Зеленский рассказывает мне про Александрова. Тот заснул, не снимая ватника.
— Месяц тому назад начал разговаривать, а после контузии целый год ни одного слова не мог сказать. Слух сохранился, все понимает. Тужится, мычит, а ничего не получается, иногда даже плачет от досады. Максим Моисеевич полечил чем-то, гипноз применил, и вот свершилось евангельское чудо: заговорил Георгий.
Дмитрий Савельевич и по званию, и по возрасту старше остальных. Слушатель военно-инженерной академии, перед войной находился на строительстве пограничных укреплений Очень развит, владеет польским, немецким и французским языками. Товарищи называют его «инженер», а некоторые — «академик». Во всех корпусах лагеря, в котельной и прачечной у наго приятели. Здание котельной почти рядом с девятым корпусом, в кочегарке работают цивильные из Хороща. Кое-кто из них слушают московские и лондонские радиопередачи, разговаривают с некоторыми пленными, кому доверяют, а те передают Зеленскому свежие новости От него через верных людей они расходятся по лагерю: о неудачах немцев на фронте, о бомбежке их тылов, о партизанах, — обо всем, что дорого советскому человеку.
Зеленский Д. С.
Довоенное фото.
Полицаи следят за тем, чтобы заключенные лагеря не общались с цивильными, Кроме Нагодуя и полицаев грозой лагеря является унтер-офицер Шоль. Шоль — правая рука начальника лагеря Губера. Он вездесущ, его появления в корпусе можно ожидать в любое время дня и ночи, кажется, его женоподобная фигура на длинных ногах постоянно маячит в лагере. Не помню, видел ли я когда-нибудь Шоля без улыбки. Назначит кого в команду для отправки в Германию — на его бабьем лице с розовыми щеками улыбка, прикажет посадить человека в карцер — тоже улыбается. Заметив бегущего из кухни пленного, на ходу стаскивает перчатку с руки. Попавшийся со страхом смотрит на улыбающееся лицо и злые глаза унтер-офицера.
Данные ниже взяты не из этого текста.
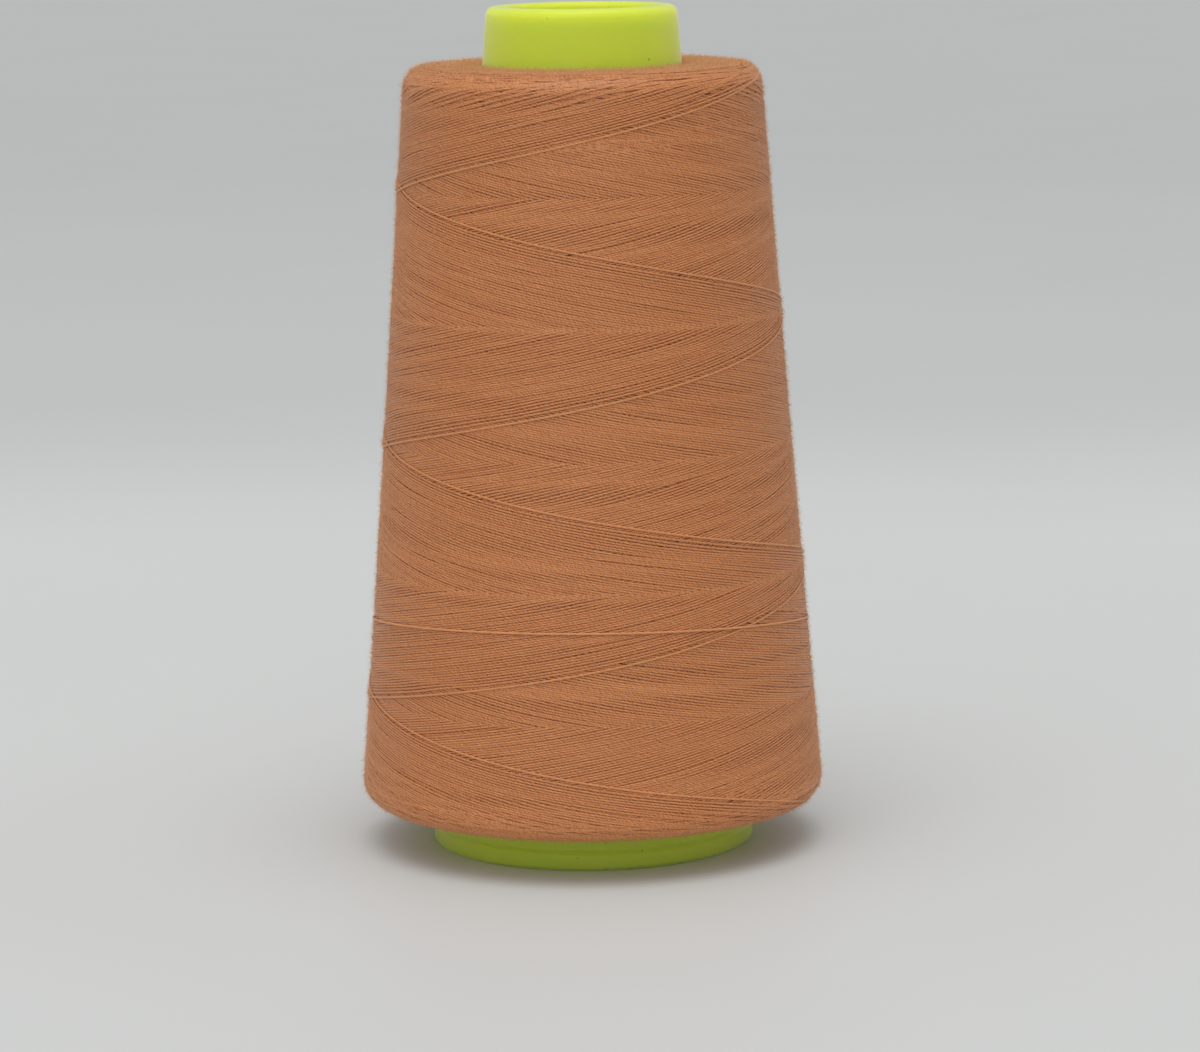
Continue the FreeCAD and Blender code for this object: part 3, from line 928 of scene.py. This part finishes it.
class THREAD_OT_stage(bpy.types.Operator):
    """Makes the floor, the light and the camera at the photograph's viewing angle."""

    bl_idname = "thread.stage"
    bl_label = "Stage, light and camera"

    def execute(self, context):
        colours = settings()[2]
        scene = context.scene
        material = painted_board("Painted board", colours.floor, colours.backdrop)
        # The radii of the floor's rings, round a small face in the middle
        rings = np.array([0.0001, 0.3, 1.0, 3.0, 9.0])
        steps = 64
        floor_height = -0.02 * MM
        azimuth = np.arange(steps) * tau / steps
        vertices = np.stack([rings[:, None] * np.cos(azimuth), rings[:, None] * np.sin(azimuth),
                             np.full((len(rings), steps), floor_height)], axis=-1)
        ring = (np.arange(len(rings) - 1) * steps)[:, None]
        point = np.arange(steps)[None]
        after = (point + 1) % steps
        quads = np.stack([ring + point, ring + steps + point, ring + steps + after, ring + after],
                         axis=-1).reshape(-1, 4)
        floor = put_mesh("floor", vertices, [quads, point], material)

        world = bpy.data.worlds.new("Soft light")
        world.use_nodes = True
        tree = world.node_tree
        tree.nodes.clear()
        path = node(tree, "ShaderNodeLightPath")
        clear = node(tree, "ShaderNodeMath", {0: path.outputs["Is Glossy Ray"],
                                              1: path.outputs["Is Transmission Ray"]})
        seen = node(tree, "ShaderNodeMath", {0: path.outputs["Is Camera Ray"], 1: clear},
                    use_clamp=True)
        way = node(tree, "ShaderNodeSeparateXYZ",
                   {0: node(tree, "ShaderNodeTexCoord").outputs["Generated"]})
        level = node(tree, "ShaderNodeMapRange", {"Value": way.outputs["Z"], "From Max": 0.9,
                                                  "To Min": 0.44, "To Max": 0.68},
                     interpolation_type="SMOOTHSTEP")
        soft = node(tree, "ShaderNodeBackground", {"Color": (1, 1, 1, 1), "Strength": level})
        grey = node(tree, "ShaderNodeBackground", {"Color": opaque(colours.backdrop),
                                                   "Strength": 1.0})
        both = node(tree, "ShaderNodeMixShader", {0: seen, 1: soft, 2: grey})
        node(tree, "ShaderNodeOutputWorld", {"Surface": both})
        scene.world = world

        soft_lamp("above", azimuth=-95, elevation=80, width=45, level=0.31)
        soft_lamp("front", azimuth=-106, elevation=40, width=60, level=0.16)
        scene.view_settings.view_transform = "Standard"

        # The lens in pixels of the photograph's width, as fitted to the outline
        lens_pixels, photo_width = 4405.1, 1200
        data = bpy.data.cameras.new("photo camera")
        data.sensor_width = 36.0
        data.lens = lens_pixels / photo_width * data.sensor_width
        data.clip_start = 0.01
        data.clip_end = 20.0
        camera = bpy.data.objects.new("photo camera", data)
        place = (1.51 * MM, -600 * MM, 141.34 * MM)
        pitch = radians(9.26)
        roll = radians(-0.84)
        camera.matrix_world = (Matrix.Translation(place)
                               @ Matrix.Rotation(pi / 2 - pitch, 4, "X")
                               @ Matrix.Rotation(roll, 4, "Z"))
        bpy.context.collection.objects.link(camera)
        scene.camera = camera
        return {"FINISHED"}


class THREAD_PT_panel(bpy.types.Panel):
    """Lists the steps that make the cone of thread."""

    bl_idname = "THREAD_PT_panel"
    bl_label = "Cone of sewing thread"
    bl_space_type = "VIEW_3D"
    bl_region_type = "UI"
    bl_category = "Thread"

    def draw(self, context):
        for step in STEPS:
            self.layout.operator(step.bl_idname)


STEPS = (THREAD_OT_stage, THREAD_OT_cone, THREAD_OT_body, THREAD_OT_winding, THREAD_OT_faces,
         THREAD_OT_fibres)
GROUPS = {"package_sizes": PackageSizes, "thread_sizes": ThreadSizes, "finish_colours": Colours}


def register():
    """Registers the settings, the steps and the panel."""
    for name, group in GROUPS.items():
        bpy.utils.register_class(group)
        setattr(bpy.types.Scene, name, bpy.props.PointerProperty(type=group))
    for step in (*STEPS, THREAD_PT_panel):
        bpy.utils.register_class(step)


def unregister():
    """Takes back what register did."""
    for step in (THREAD_PT_panel, *reversed(STEPS)):
        bpy.utils.unregister_class(step)
    for name, group in reversed(GROUPS.items()):
        delattr(bpy.types.Scene, name)
        bpy.utils.unregister_class(group)


def main():
    """Makes everything in order."""
    register()
    bpy.ops.thread.stage()
    bpy.ops.thread.cone()
    bpy.ops.thread.body()
    bpy.ops.thread.winding()
    bpy.ops.thread.faces()
    bpy.ops.thread.fibres()


if __name__ == "__main__":
    main()
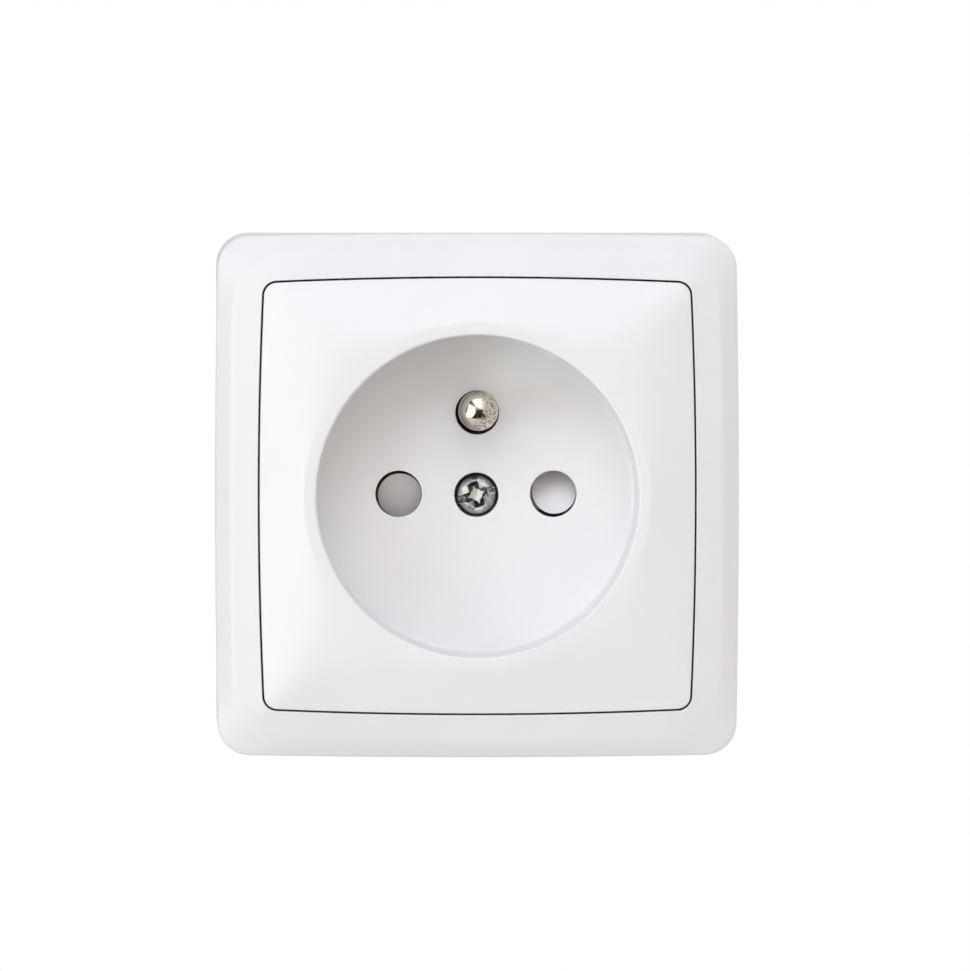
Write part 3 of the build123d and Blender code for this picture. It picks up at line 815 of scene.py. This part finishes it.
# gloss and metal mirror a room that is darker on the left
mirror = wt.nodes.new("ShaderNodeBackground")
mirror.inputs["Color"].default_value = (1.0, 0.99, 0.96, 1)
across = wt.nodes.new("ShaderNodeMapRange")
across.inputs["From Min"].default_value = -0.7
across.inputs["From Max"].default_value = 0.25
across.inputs["To Min"].default_value = 0.24
across.inputs["To Max"].default_value = 0.62
wt.links.new(parts.outputs["X"], across.inputs["Value"])
wt.links.new(across.outputs["Result"], mirror.inputs["Strength"])
seen = wt.nodes.new("ShaderNodeMixShader")
wt.links.new(path.outputs["Is Glossy Ray"], seen.inputs["Fac"])
wt.links.new(room.outputs[0], seen.inputs[1])
wt.links.new(mirror.outputs[0], seen.inputs[2])
choose = wt.nodes.new("ShaderNodeMixShader")
wt.links.new(path.outputs["Is Camera Ray"], choose.inputs["Fac"])
wt.links.new(seen.outputs[0], choose.inputs[1])
wt.links.new(white.outputs[0], choose.inputs[2])
wt.links.new(choose.outputs[0], out.inputs["Surface"])

AIM = Vector((0.0, -0.034, 0.0))


def softbox(name, direction, distance, size, power, color=(1, 1, 1), glossy=True):
    d = Vector(direction).normalized()
    light = bpy.data.lights.new(name, "AREA")
    light.shape = "RECTANGLE"
    light.size, light.size_y = size
    light.energy = power
    light.color = color
    o = bpy.data.objects.new(name, light)
    scene.collection.objects.link(o)
    o.location = AIM + d * distance
    o.rotation_euler = (-d).to_track_quat("-Z", "Y").to_euler()
    o.visible_camera = False
    o.visible_glossy = glossy
    return o


def off_axis(deg, turn):
    """Direction that lies deg off the front axis, turned round it: 0 right, 90 up, 180 left."""
    q, r = math.radians(deg), math.radians(turn)
    return (math.sin(q) * math.cos(r), -math.cos(q), math.sin(q) * math.sin(r))


# The plastic's shading comes from these, and none of them shows as a reflection.
softbox("left_box", off_axis(45, 186), 1.0, (0.45, 0.45), 2.09, (0.785, 0.967, 1.0), glossy=False)
softbox("top_box", off_axis(35, 95), 1.0, (0.4, 0.4), 1.81, (0.753, 0.784, 1.0), glossy=False)
softbox("top_left_box", off_axis(35, 135), 1.0, (0.4, 0.4), 1.28, (0.913, 0.941, 1.0), glossy=False)
softbox("top_right_fill", off_axis(45, 60), 1.0, (0.5, 0.5), 1.16, (0.796, 0.925, 1.0), glossy=False)
softbox("front_fill", off_axis(6, 90), 1.6, (0.9, 0.9), 3.08, (1.0, 0.8425, 0.69), glossy=False)
softbox("right_fill", off_axis(50, 0), 1.0, (0.8, 0.8), 0.30, (0.7, 1.0, 0.6), glossy=False)


def reflections_only(o):
    o.visible_camera = False
    o.visible_diffuse = False
    o.visible_transmission = False
    o.visible_volume_scatter = False
    o.visible_shadow = False


def sheet(name, corners, strength, color=(1, 1, 1), distance=1.0, n=14):
    """A sheet that only reflections see. Its corners say where it shows on a mirror ball, in radii right and up from the ball's middle."""
    bm = bmesh.new()
    grid = []
    for i in range(n + 1):
        row = []
        for j in range(n + 1):
            a, b = i / n, j / n
            p = [(1 - a) * ((1 - b) * c0 + b * c1) + a * ((1 - b) * c3 + b * c2) for c0, c1, c2, c3 in zip(*corners)]
            k = math.sqrt(max(1 - p[0] ** 2 - p[1] ** 2, 0.0))
            d = Vector((2 * p[0] * k, -(2 * k * k - 1), 2 * p[1] * k))
            row.append(bm.verts.new(d * distance))
        grid.append(row)
    for i in range(n):
        for j in range(n):
            bm.faces.new((grid[i][j], grid[i][j + 1], grid[i + 1][j + 1], grid[i + 1][j]))
    mesh = bpy.data.meshes.new(name)
    bm.to_mesh(mesh)
    bm.free()
    o = bpy.data.objects.new(name, mesh)
    scene.collection.objects.link(o)
    o.location = at(*PIN, 37.6)
    m = bpy.data.materials.new(name)
    m.use_nodes = True
    m.node_tree.nodes.clear()
    glow = m.node_tree.nodes.new("ShaderNodeEmission")
    glow.inputs["Color"].default_value = (*color, 1)
    glow.inputs["Strength"].default_value = strength
    end = m.node_tree.nodes.new("ShaderNodeOutputMaterial")
    m.node_tree.links.new(glow.outputs[0], end.inputs["Surface"])
    o.data.materials.append(m)
    reflections_only(o)
    return o


sheet("top_sheet", ((-0.37, 0.62), (0.22, 0.71), (0.20, 0.11), (-0.15, 0.20)), 1.5, (0.84, 0.94, 1.1))
sheet("left_sheet", ((-0.46, 0.36), (-0.16, 0.17), (-0.20, -0.30), (-0.69, -0.34)), 1.6, (0.93, 0.97, 1.02))
sheet("top_glow", ((-0.42, 0.74), (0.36, 0.74), (0.30, 0.05), (-0.16, 0.20)), 0.90, (0.90, 0.97, 1.08), 1.04)
sheet("left_glow", ((-0.54, 0.40), (-0.15, 0.18), (-0.08, -0.54), (-0.62, -0.64)), 0.80, (1.0, 0.985, 0.95), 1.04)
sheet("notch", ((-0.47, 0.52), (-0.38, 0.56), (-0.33, 0.40), (-0.42, 0.36)), 0.08, (0.85, 0.9, 1.0), 0.97)
# the dark camera on its stand
sheet("camera_body", ((-0.13, 0.06), (0.22, 0.06), (0.26, -0.20), (-0.17, -0.20)), 0.05, (1.0, 0.95, 0.85), 0.98)
sheet("camera_stand", ((-0.20, -0.14), (0.28, -0.14), (0.44, -0.38), (-0.34, -0.38)), 0.03, (1.0, 0.95, 0.85), 0.975)

camera = bpy.data.cameras.new("photo_camera")
camera.sensor_width = 36.0
camera.lens = 306.5
camera.clip_start = 0.01
camera.clip_end = 50
eye = bpy.data.objects.new("photo_camera", camera)
scene.collection.objects.link(eye)
eye.location = (-0.01307, -1.0407, 0.0205)
eye.rotation_euler = (Vector((0.0011, -0.026, 0.00103)) - eye.location).to_track_quat("-Z", "Y").to_euler()
scene.camera = eye

scene.view_settings.view_transform = "Standard"
scene.view_settings.look = "None"
scene.view_settings.exposure = 0.0
scene.view_settings.gamma = 1.0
— Знаешь приказ?! — кричит тот, замахиваясь. Кулак у него крепкий и от второго удара пленный валится. — В карцер!
Подбегающий полицай угодливо козыряет:
— Будет исполнено!
Шоль надевает перчатку и шагает дальше, оттопырив широкий зад. Хорошо говорит по-русски, с легким акцентом. В прошлом он колонист на юге Украины. В советские годы ему предложили уехать, а поместье передали батракам.
* * *В начале января я вернулся в туберкулезное отделение. Хожу с палкой, рана еще гноится, но уже могу работать. Тут все то же, что и раньше: голод, тоска, постоянный, проникающий во все поры кожи запах хлорной извести. Разнообразие вносит иногда приход переводчика Рауля. Очень высок ростом, с впалой грудью, в черной суконной гимнастерке. По-цыгански смуглое лицо и черные волосы вызывают молчаливый вопрос о его национальности. Известно, что ему двадцать один год, он москвич, жил в детском доме. Он переводчик, но не захотел жить вместе с полицаями и остался в том же корпусе, где был до своего назначения в переводчики. Сопровождает на работу за лагерь группы пленных, переводит приказания конвоиров. Пленные знают, что это свой парень.
Вовлечь его в разговор о войне, о положении на фронте — дело трудное. Сидит молча, задумавшись, если есть махорка — курит, и непонятно, притворяется ли он, что не слышит вопроса, или, действительно, мыслями где-то далеко. Сегодня завели разговор о Сталинграде.